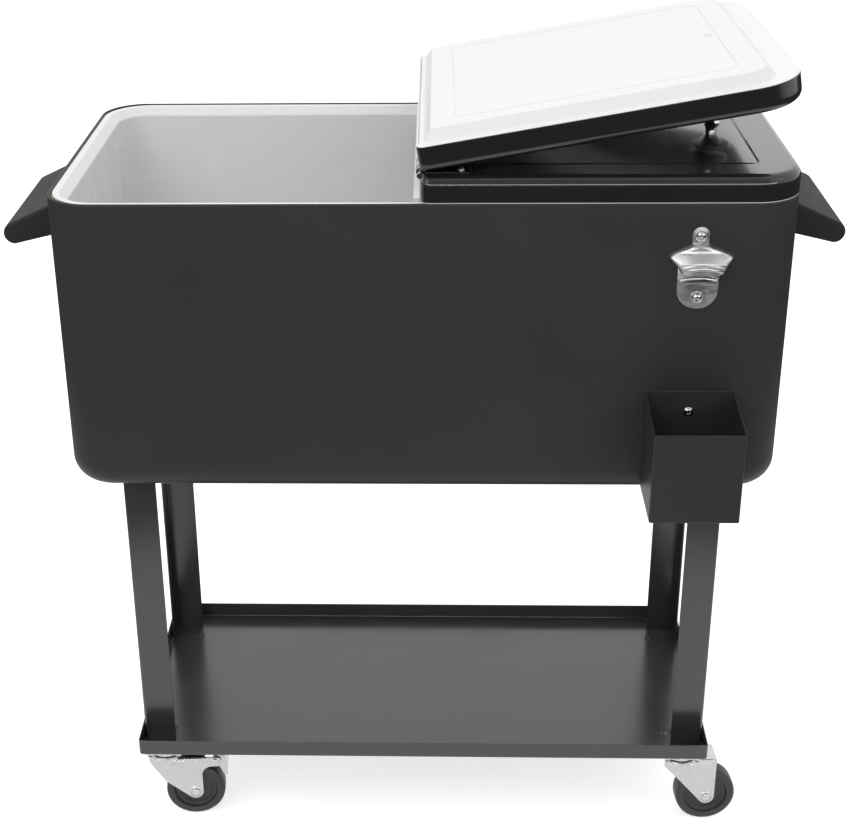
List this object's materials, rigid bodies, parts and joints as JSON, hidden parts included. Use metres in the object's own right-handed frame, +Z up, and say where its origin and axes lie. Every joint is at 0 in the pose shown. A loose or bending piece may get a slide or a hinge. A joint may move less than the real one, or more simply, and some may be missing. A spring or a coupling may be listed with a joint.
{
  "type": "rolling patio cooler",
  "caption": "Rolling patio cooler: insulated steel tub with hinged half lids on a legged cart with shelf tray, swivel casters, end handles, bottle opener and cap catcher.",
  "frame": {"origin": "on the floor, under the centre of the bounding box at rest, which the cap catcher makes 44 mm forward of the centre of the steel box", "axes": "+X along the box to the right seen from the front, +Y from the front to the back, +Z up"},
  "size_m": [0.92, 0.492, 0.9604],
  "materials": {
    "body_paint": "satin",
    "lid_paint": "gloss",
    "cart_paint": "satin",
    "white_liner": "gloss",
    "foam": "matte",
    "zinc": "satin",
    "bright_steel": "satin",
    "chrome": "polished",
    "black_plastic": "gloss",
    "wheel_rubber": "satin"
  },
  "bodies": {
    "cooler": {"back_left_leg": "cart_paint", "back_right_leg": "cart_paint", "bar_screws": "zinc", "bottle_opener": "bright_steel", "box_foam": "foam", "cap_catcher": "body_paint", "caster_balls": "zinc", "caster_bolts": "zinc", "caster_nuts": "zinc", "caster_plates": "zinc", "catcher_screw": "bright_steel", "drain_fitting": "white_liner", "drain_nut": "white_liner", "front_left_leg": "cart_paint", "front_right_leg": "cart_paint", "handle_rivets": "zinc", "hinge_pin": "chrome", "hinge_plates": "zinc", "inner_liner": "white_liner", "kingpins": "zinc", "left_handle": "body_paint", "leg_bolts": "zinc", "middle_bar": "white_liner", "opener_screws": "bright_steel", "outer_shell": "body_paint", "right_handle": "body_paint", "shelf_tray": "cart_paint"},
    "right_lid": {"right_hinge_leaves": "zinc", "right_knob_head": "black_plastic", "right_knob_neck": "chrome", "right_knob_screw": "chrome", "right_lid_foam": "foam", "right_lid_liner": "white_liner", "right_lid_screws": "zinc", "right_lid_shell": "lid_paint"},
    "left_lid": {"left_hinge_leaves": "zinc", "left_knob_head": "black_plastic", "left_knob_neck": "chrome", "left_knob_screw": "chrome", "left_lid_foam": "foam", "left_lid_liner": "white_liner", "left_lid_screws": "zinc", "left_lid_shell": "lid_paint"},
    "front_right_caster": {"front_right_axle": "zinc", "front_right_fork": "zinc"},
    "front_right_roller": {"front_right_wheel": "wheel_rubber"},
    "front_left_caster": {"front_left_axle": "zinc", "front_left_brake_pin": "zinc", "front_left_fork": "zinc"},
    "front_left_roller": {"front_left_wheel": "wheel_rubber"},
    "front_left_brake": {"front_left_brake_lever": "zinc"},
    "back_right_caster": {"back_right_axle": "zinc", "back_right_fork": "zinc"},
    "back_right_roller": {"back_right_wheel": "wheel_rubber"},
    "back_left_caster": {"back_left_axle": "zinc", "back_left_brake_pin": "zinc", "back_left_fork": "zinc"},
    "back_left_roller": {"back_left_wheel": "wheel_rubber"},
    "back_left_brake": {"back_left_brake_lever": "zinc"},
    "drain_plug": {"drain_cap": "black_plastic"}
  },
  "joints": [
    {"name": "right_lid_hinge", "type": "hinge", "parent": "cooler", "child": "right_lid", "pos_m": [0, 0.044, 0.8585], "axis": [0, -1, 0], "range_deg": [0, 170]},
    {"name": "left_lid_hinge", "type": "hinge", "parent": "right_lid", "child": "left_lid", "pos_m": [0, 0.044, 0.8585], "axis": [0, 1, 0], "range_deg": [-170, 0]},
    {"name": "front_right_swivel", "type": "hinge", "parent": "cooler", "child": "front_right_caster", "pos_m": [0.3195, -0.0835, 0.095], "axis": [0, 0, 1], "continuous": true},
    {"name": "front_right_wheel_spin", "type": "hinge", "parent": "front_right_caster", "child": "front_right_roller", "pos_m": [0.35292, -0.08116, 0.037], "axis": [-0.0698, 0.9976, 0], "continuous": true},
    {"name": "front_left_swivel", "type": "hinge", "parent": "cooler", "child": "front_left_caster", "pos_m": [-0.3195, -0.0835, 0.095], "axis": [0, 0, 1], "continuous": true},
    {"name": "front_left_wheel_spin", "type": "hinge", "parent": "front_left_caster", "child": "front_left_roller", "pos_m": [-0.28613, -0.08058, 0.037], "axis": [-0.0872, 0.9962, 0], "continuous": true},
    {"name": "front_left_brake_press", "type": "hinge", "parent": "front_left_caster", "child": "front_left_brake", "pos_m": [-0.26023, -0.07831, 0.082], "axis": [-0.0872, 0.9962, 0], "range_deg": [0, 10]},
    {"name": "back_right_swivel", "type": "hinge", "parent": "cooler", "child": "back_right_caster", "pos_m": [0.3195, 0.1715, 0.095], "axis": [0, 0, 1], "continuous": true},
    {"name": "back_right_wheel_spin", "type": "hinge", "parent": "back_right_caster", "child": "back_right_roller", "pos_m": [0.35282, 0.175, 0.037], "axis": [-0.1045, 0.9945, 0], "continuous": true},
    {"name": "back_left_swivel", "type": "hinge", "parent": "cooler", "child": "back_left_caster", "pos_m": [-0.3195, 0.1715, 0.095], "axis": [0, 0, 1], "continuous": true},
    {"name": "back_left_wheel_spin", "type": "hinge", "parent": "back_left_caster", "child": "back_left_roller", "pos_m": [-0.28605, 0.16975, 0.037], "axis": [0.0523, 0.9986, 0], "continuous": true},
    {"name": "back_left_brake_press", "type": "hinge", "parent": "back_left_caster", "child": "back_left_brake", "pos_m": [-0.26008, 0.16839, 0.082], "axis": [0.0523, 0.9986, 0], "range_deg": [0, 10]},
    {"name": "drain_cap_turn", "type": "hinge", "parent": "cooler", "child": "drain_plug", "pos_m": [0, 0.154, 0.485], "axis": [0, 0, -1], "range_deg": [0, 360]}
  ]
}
○ ○ ○ ○
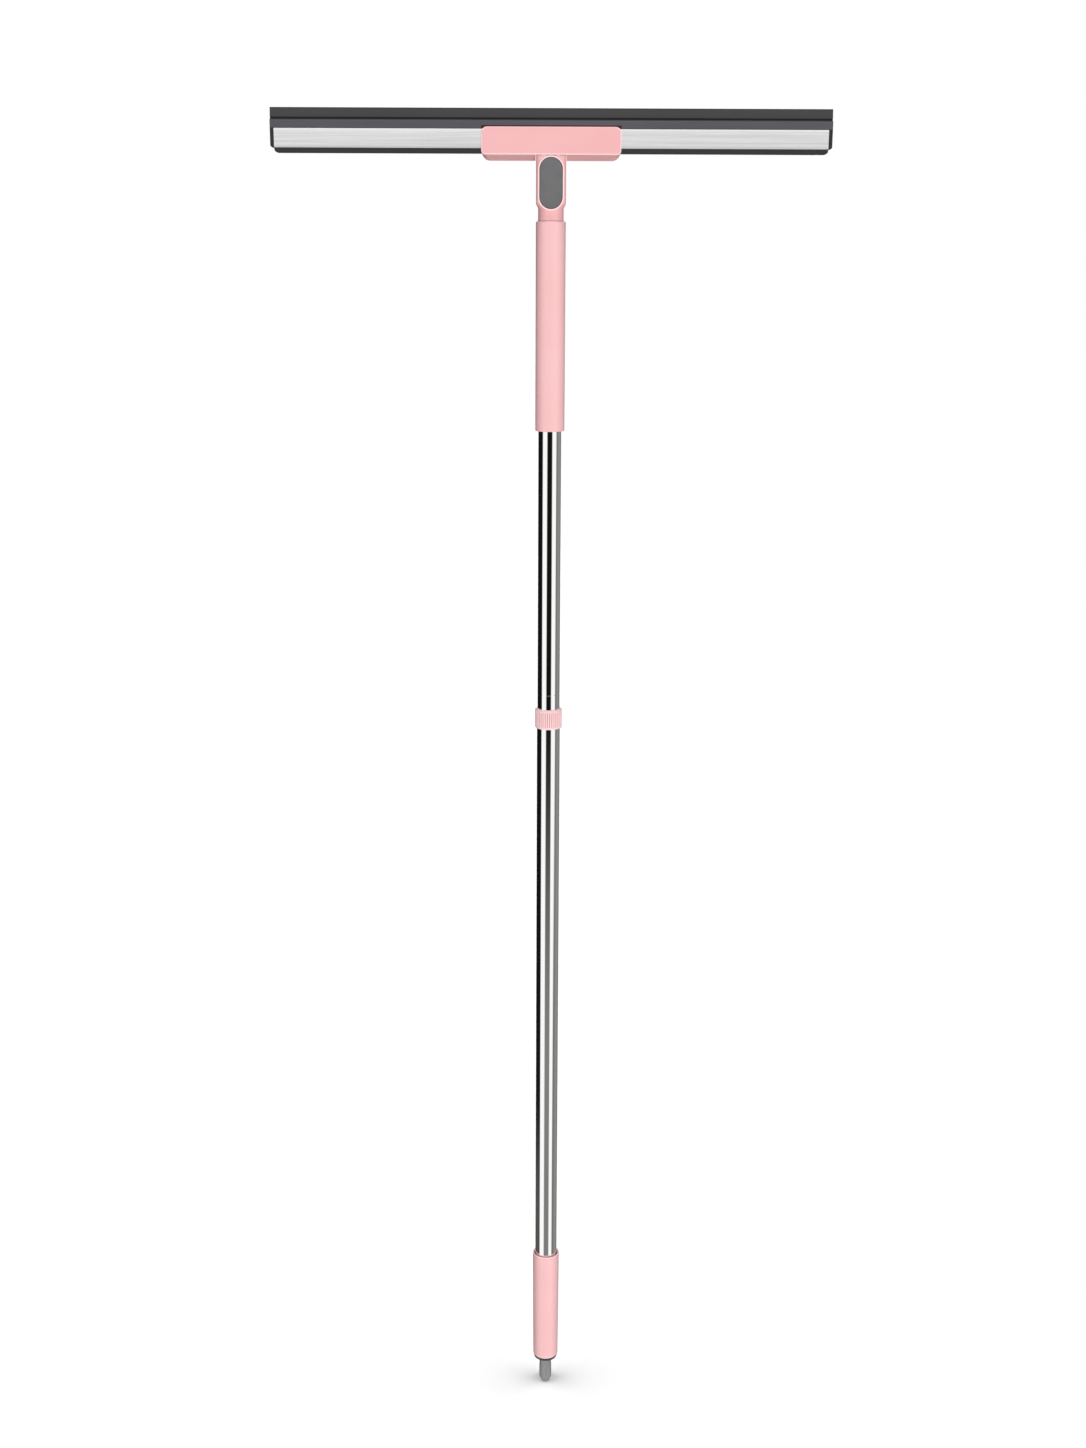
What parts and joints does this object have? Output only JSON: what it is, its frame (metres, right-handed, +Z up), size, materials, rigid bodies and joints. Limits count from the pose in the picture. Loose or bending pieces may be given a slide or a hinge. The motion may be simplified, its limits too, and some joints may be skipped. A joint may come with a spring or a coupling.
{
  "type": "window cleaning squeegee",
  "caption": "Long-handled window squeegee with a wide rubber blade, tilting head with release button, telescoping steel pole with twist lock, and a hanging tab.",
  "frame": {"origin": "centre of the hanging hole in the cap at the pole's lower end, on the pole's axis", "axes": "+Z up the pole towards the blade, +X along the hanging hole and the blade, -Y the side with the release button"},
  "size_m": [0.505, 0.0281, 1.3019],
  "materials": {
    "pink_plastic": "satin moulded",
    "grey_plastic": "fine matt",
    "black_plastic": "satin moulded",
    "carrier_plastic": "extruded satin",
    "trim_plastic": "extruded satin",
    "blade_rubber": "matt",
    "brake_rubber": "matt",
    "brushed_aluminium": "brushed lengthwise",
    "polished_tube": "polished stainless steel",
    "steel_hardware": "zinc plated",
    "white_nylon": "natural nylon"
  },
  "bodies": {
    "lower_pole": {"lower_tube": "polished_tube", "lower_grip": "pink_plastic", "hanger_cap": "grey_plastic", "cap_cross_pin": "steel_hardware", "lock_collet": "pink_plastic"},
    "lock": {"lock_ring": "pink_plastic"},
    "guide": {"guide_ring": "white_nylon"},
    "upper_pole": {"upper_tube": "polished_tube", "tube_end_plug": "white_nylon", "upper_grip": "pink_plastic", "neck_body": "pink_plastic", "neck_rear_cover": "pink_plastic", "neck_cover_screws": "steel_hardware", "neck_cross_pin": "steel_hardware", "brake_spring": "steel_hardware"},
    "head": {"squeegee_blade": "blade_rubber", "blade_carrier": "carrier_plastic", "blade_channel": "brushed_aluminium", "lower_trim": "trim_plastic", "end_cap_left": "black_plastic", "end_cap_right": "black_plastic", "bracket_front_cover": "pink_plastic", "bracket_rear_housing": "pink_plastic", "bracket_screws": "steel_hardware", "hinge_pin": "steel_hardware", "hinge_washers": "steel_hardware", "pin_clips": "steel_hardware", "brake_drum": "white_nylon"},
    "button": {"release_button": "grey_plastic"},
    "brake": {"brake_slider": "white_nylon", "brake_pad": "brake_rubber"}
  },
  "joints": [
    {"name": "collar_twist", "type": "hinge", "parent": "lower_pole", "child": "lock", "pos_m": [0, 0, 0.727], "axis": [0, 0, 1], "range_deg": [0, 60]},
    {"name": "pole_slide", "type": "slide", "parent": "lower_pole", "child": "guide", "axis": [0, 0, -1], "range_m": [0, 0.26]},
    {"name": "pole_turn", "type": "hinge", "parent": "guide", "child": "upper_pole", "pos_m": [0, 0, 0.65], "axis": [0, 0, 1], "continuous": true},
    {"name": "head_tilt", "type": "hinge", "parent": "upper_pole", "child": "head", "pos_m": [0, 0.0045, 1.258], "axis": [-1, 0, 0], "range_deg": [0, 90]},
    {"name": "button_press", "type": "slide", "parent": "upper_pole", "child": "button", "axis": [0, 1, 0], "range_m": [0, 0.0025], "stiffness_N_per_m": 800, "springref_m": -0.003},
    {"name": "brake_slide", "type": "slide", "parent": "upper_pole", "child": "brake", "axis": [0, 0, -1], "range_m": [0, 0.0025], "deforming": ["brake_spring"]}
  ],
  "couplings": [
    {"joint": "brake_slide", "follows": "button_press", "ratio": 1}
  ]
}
○ ○ ○ ○
### What the task requires
Scan the records for the string "object". Copy each line in which it appears.

### Solution below
List this object's materials, rigid bodies, parts and joints as JSON, hidden parts included. Use metres in the object's own right-handed frame, +Z up, and say where its origin and axes lie. Every joint is at 0 in the pose shown. A loose or bending piece may get a slide or a hinge. A joint may move less than the real one, or more simply, and some may be missing. A spring or a coupling may be listed with a joint.
What parts and joints does this object have? Output only JSON: what it is, its frame (metres, right-handed, +Z up), size, materials, rigid bodies and joints. Limits count from the pose in the picture. Loose or bending pieces may be given a slide or a hinge. The motion may be simplified, its limits too, and some joints may be skipped. A joint may come with a spring or a coupling.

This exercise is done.